There’s nothing of the usual fanservice in Akebi-Chan: no leering camera angles, no accidental groping, no overtly emphasises busts or butts, nothing that we’ve learned to recognise as fanservice. Akebi-chan’s clothing, including her sailor outfit is more practical and far less sexy than that of most anime school girls. When there is nudity, it’s non-sexual: Akebi taking a bath with her little sister, Akebi trying on her new uniform. And yet…

Is it because we’re trained by other anime that we see some of this as fetishised, as sexual, like the pedicure scene Alex mentions? Or is this fetishistic but in a way we’re not familiar with? And if so, is this bad? Having read through the manga after having seen this first episode and pondering Alex’s review, I can’t help but think that it is the mangaka’s fetish, their obsessions that makes the series what it is. There are entire chapters that are little more than an excuse to show off Akebi in movement, dancing or running or playing. The author seems obsessed with making sure the way her clothing and hair move are as pretty as possible. To choose a girl in middle school seems dodgy, but it never quite felt sexualised for me? It’s more like the artist just likes to draw pretty people, something that becomes very clear with Akebi’s father, who looks like the sort of fifties deep in the closet sports hunk.

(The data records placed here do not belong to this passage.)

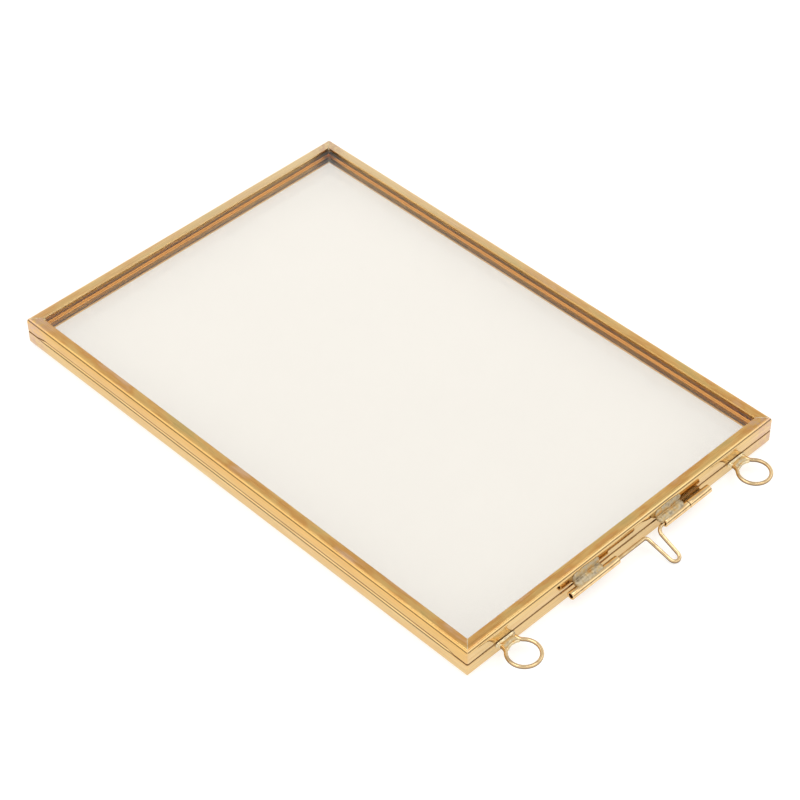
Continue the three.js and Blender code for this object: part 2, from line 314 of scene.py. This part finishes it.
    groove = add(material, "ShaderNodeMapRange",
                 {"Value": face.outputs[0], "To Min": 0.04, "To Max": 0.5})
    wavy = add(material, "ShaderNodeBump",
               {"Height": waves, "Strength": 0.4, "Distance": 0.008 * MM})
    grooved = add(material, "ShaderNodeBump",
                  {"Height": lines, "Strength": groove.outputs[0], "Distance": 0.003 * MM,
                   "Normal": wavy.outputs["Normal"]})
    shader = add(material, "ShaderNodeBsdfPrincipled",
                 {"Base Color": lined.outputs["Result"], "Metallic": 1.0,
                  "Roughness": rough.outputs["Result"], "Normal": grooved.outputs["Normal"]})
    add(material, "ShaderNodeOutputMaterial", {"Surface": shader.outputs["BSDF"]})
    return material


def drawn_brass(name, bright, shade_and_spots, line_size, shaded_below):
    """Drawn and polished brass, for tube and wire: glossy, with faint draw lines, coarser
    than real ones so that they show, browner in spots, and brown painted shade underneath,
    from one facing height down to the other."""
    material = new_material(name)
    place = add(material, "ShaderNodeTexCoord")
    stretched = add(material, "ShaderNodeMapping",
                    {"Vector": place.outputs["Object"], "Scale": per_mm(*line_size)})
    lines = add(material, "ShaderNodeTexNoise",
                {"Vector": stretched.outputs["Vector"], "Scale": 1.0, "Detail": 2.0})
    spots = add(material, "ShaderNodeTexNoise",
                {"Vector": place.outputs["Object"], "Scale": 1 / (2.4 * MM), "Detail": 3.0})
    facing = add(material, "ShaderNodeSeparateXYZ", {"Vector": place.outputs["Normal"]})
    # painted shade: browner where the surface faces down, from one facing height to the other;
    # the same brown also goes into the spots
    underside_shade = add(material, "ShaderNodeMapRange",
                {"Value": facing.outputs["Z"], "From Min": shaded_below[0],
                 "From Max": shaded_below[1]})
    spotted = add(material, "ShaderNodeMapRange",
                  {"Value": spots.outputs["Fac"], "From Min": 0.45, "From Max": 0.75,
                   "To Max": 0.5})
    share = add(material, "ShaderNodeMath",
                {0: underside_shade.outputs[0], 1: spotted.outputs[0]}, operation="MAXIMUM")
    colour = add(material, "ShaderNodeMix",
                 {"Factor": share.outputs[0], "A": bright, "B": shade_and_spots}, data_type="RGBA")
    rough = add(material, "ShaderNodeMapRange",
                {"Value": spots.outputs["Fac"], "From Min": 0.35, "From Max": 0.7,
                 "To Min": 0.09, "To Max": 0.24})
    bump = add(material, "ShaderNodeBump",
               {"Height": lines.outputs["Fac"], "Strength": 0.4, "Distance": 0.004 * MM})
    shader = add(material, "ShaderNodeBsdfPrincipled",
                 {"Base Color": colour.outputs["Result"], "Metallic": 1.0,
                  "Roughness": rough.outputs[0], "Normal": bump.outputs["Normal"]})
    add(material, "ShaderNodeOutputMaterial", {"Surface": shader.outputs["BSDF"]})
    return material


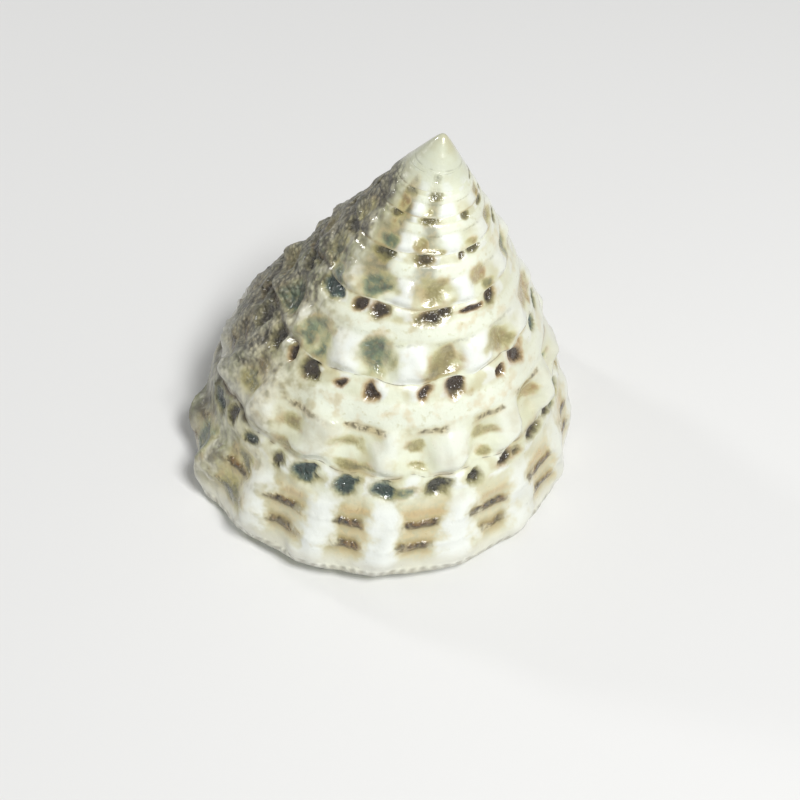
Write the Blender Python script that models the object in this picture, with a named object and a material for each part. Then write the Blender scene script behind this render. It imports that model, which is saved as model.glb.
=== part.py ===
"""A top shell (family Trochidae): one closed solid, resting on the rim of its last whorl.

The shell is drawn in its own coiling frame first: the apex at the origin, the coiling axis down -Z.
`turn` counts whole turns back from the outer lip (0 at the lip, about 6 at the first whorls), and a
whorl's side runs from `row` 0 at its upper suture to `row` 1 at its rim. The coil is right-handed:
seen from the apex it grows clockwise. At the end the shell leans over to lie as it rests.
"""

import math

import bmesh
import bpy
from mathutils import Matrix, Vector

# Driving sizes, in metres.
LIP_RADIUS = 0.0186  # coiling axis to the rim, at the outer lip
LIP_DEPTH = 0.0374  # apex to the rim at the outer lip, along the coiling axis
DOME = 0.464  # how much faster the spire widens than a straight cone would
DOME_POWER = 1.89  # how late the sides turn steep
TIP_RADIUS = 0.00020  # of the blunt tip
TIP_SHARE = 0.03  # share of the depth over which it blends into the cone

# Growth, in natural logarithms for each turn.
BODY_GROWTH = 0.339  # over the last whorl
SPIRE_GROWTH = 0.385  # over the whorls before it
BODY_TURNS = 1.2  # where the one gives way to the other
GROWTH_SOFTNESS = 0.15
TOP_TURN = 5.4  # the coil above this turn is one smooth tip

# The outer lip.
LIP_AZIMUTH = math.radians(200)  # where the rim meets the lip, seen from above
LIP_SLANT = 0.09  # turns by which the lip leans forward at its suture
SLANT_FADE = 0.25  # turns over which the whorl before loses that lean
BASE_LIP_BOW = 0.03  # turns by which the lower lip is set back at its middle

# Relief of the last whorl, in metres; the whorls before it carry the same, smaller with their size.
SUTURE_DEPTH = 0.00045
SUTURE_WIDTH = 0.060  # in rows, below the suture
OVERHANG_WIDTH = 0.035  # in rows, above the suture
BAND_HEIGHT = 0.00016  # the smooth cord below the pits
PIT_DEPTH = 0.00022
FOLD_HEIGHT = 0.00052
RIM_SWELL = 0.00018
SPIRE_FOLDS = 9.0  # folds in one turn of the spire
BODY_FOLDS = 16.9  # folds in one turn near the lip
FOLD_CHANGE = 1.9  # turns back from the lip where the folds change in number
FOLD_SOFTNESS = 0.46  # turns over which they do
FOLD_START = -0.25  # folds passed at the lip itself
SMOOTH_TURN = 4.6  # the whorls above this turn have no folds
LIP_TURNS = 0.18  # the stretch behind the lip where the relief is coarser
LIP_FOLD = 0.00026  # how much higher its folds stand
LIP_NOTCH = 0.00038  # how much lower the gaps between them lie
LIP_HOLLOW = 0.00016  # depth of its hollow under the suture

# The base and its pillar.
PILLAR_DEPTH = 0.0344  # apex to the foot of the columella
RIM_DROP = 0.00075  # how far the base hangs below the edge of the side
RIM_ROUND = 0.035  # share of the radius over which it does
PILLAR_ROW = 0.80  # base row where the columella's foot begins
FLAT_BASE_POWER = 1.0  # how late the base turns down to the pillar, at the lip
PARIETAL_POWER = 5.0  # and one turn before it

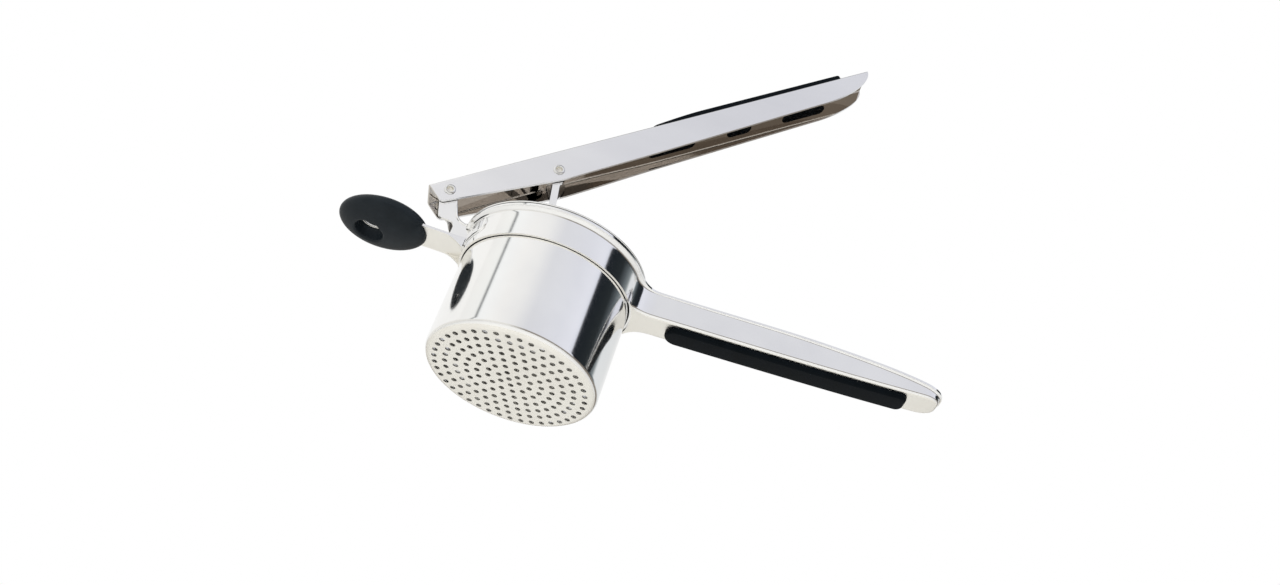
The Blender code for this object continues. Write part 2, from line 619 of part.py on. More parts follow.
root = empty("hopper_axis", (AXIS_X, 0.0, 0.0))
handle_pivot = empty("handle_pivot", PIVOT, LEVER_ANGLE, root)
plunger_pivot = empty("plunger_pivot", PLUNGER_PIVOT, PLUNGER_TURN * CLOSE_ANGLE, root)

hopper()
frame()
lower_grip()
pivot_bracket()
rest_arm()
rest_knob()
rivet("pivot_rivet", root, (PIVOT_X, PIVOT_Z))
upper_handle()
upper_grip()
rivet("plunger_rivet", handle_pivot, (PIVOT_SPAN, -PIVOT_DROP))
plunger_stem()
plunger_disc()
bpy.context.view_layer.update()
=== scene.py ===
"""Potato ricer: fine surfaces, finishes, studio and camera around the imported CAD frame.

Metres, +Z up, in the CAD's own frame. Steel pieces are built as thin formed sheets, the pads and
the knob as closed rounded forms, and every finish is procedural.
"""
import json
import math

import bmesh
import bpy
from mathutils import Matrix, Vector


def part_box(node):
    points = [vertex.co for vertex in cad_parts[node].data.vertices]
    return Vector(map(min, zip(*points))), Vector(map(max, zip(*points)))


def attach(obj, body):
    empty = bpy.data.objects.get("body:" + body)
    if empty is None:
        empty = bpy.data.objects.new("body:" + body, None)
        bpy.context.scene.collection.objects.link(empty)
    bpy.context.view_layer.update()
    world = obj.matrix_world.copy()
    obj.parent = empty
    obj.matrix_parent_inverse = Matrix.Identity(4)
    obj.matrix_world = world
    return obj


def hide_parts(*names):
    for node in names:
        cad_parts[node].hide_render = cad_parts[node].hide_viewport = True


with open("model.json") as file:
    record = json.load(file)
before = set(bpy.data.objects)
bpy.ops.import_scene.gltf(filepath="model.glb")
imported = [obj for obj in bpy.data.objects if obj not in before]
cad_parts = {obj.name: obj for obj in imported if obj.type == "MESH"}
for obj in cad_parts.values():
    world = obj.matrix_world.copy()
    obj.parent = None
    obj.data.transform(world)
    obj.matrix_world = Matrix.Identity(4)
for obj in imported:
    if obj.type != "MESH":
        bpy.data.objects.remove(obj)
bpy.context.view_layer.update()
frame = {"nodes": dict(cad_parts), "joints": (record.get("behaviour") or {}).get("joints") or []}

MM = 0.001
GAP = 0.3 * MM
SHEET = 1.2 * MM

# Places read from the frame
hopper_low, hopper_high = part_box("hopper")
frame_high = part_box("frame")[1]
joints = {joint["name"]: Vector(joint["pos_m"]) for joint in frame["joints"]}
AXIS_X = (hopper_low.x + hopper_high.x) / 2
RIM_Z = hopper_high.z
FLANGE_RADIUS = (hopper_high.x - hopper_low.x) / 2
PIVOT = joints["lever_hinge"]
PLUNGER_PIVOT = joints["plunger_hinge"]

# Hopper
FLANGE_REACH = 3.97 * MM
HOPPER_RADIUS = FLANGE_RADIUS - FLANGE_REACH
HOPPER_WALL = 0.7 * MM
HOPPER_CORNER = 3.5 * MM
HOLE_RINGS = 7
HOLE_RADIUS = 1.32 * MM
HOLE_MARGIN = 5.2 * MM
HOLE_TURN = math.radians(15.0)
HOLE_SIDES = 20
TURNED_STEPS = 160

# Frame
FRAME_SHEET = 1.1 * MM
COLLAR_RADIUS = HOPPER_RADIUS + GAP + SHEET
LIP_Z = RIM_Z - HOPPER_WALL - GAP
COLLAR_BOTTOM = RIM_Z - 16.8 * MM
LIP_FLARE = 2.3 * MM
LIP_HEIGHT = 2.4 * MM
HANDLE_REACH = frame_high.x - AXIS_X
HALF_WIDTH = 8.0 * MM
FILLET = 14.0 * MM
TIP_ROUND = 9.0 * MM
TIP_SQUARE = 0.6                      # below 1, the tip's plan is squarer than an ellipse
ROOT_DEPTH = 16.4 * MM
TIP_DEPTH = 8.5 * MM
TOP_DROP = 1.9 * MM
TOP_RISE = 2.4 * MM
TOP_CREST = 0.62
TIP_FALL = 4.4 * MM
FOLD_RADIUS = 1.6 * MM
EDGE_ROLL = (0.35 * MM, 1.2 * MM)      # rolled top edge of the handle, at its root and its tip

# Lever
LEVER_ANGLE = math.radians(41.02)
LEVER_LENGTH = 244.4 * MM
LEVER_WIDTH = 16.3 * MM
LEVER_FOLD = 1.6 * MM
PIVOT_FROM_NOSE = 8.1 * MM
PIVOT_DEPTH = 6.2 * MM
PLUNGER_TURN = math.radians(9.4)
RIVET_RADIUS = 2.1 * MM
EYE_RADIUS = 4.6 * MM
UPPER_GRIP = (116.0 * MM, 229.0 * MM)
SLOTS = ((118.2 * MM, 145.2 * MM), (164.0 * MM, 178.6 * MM), (197.5 * MM, 223.6 * MM))
SLOT_WIDTH = 6.1 * MM
LEVER_INSIDE = LEVER_WIDTH / 2 - SHEET
EAR_OUTSIDE = LEVER_INSIDE - 0.35 * MM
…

For me, if this is indeed the result of the author’s fetishes, I can live with that. Reardless of the author’s intentions, it doesn’t come over as wank fodder. What attracts me in both the manga and the anime is the beauty of bodies in motion and the way it’s depicted for me stays on the right side of creepy. Your mileage may vary of course; I can well understand that for other people this is too fetishistic, too reminiscent perhaps of how some people look at you in real life.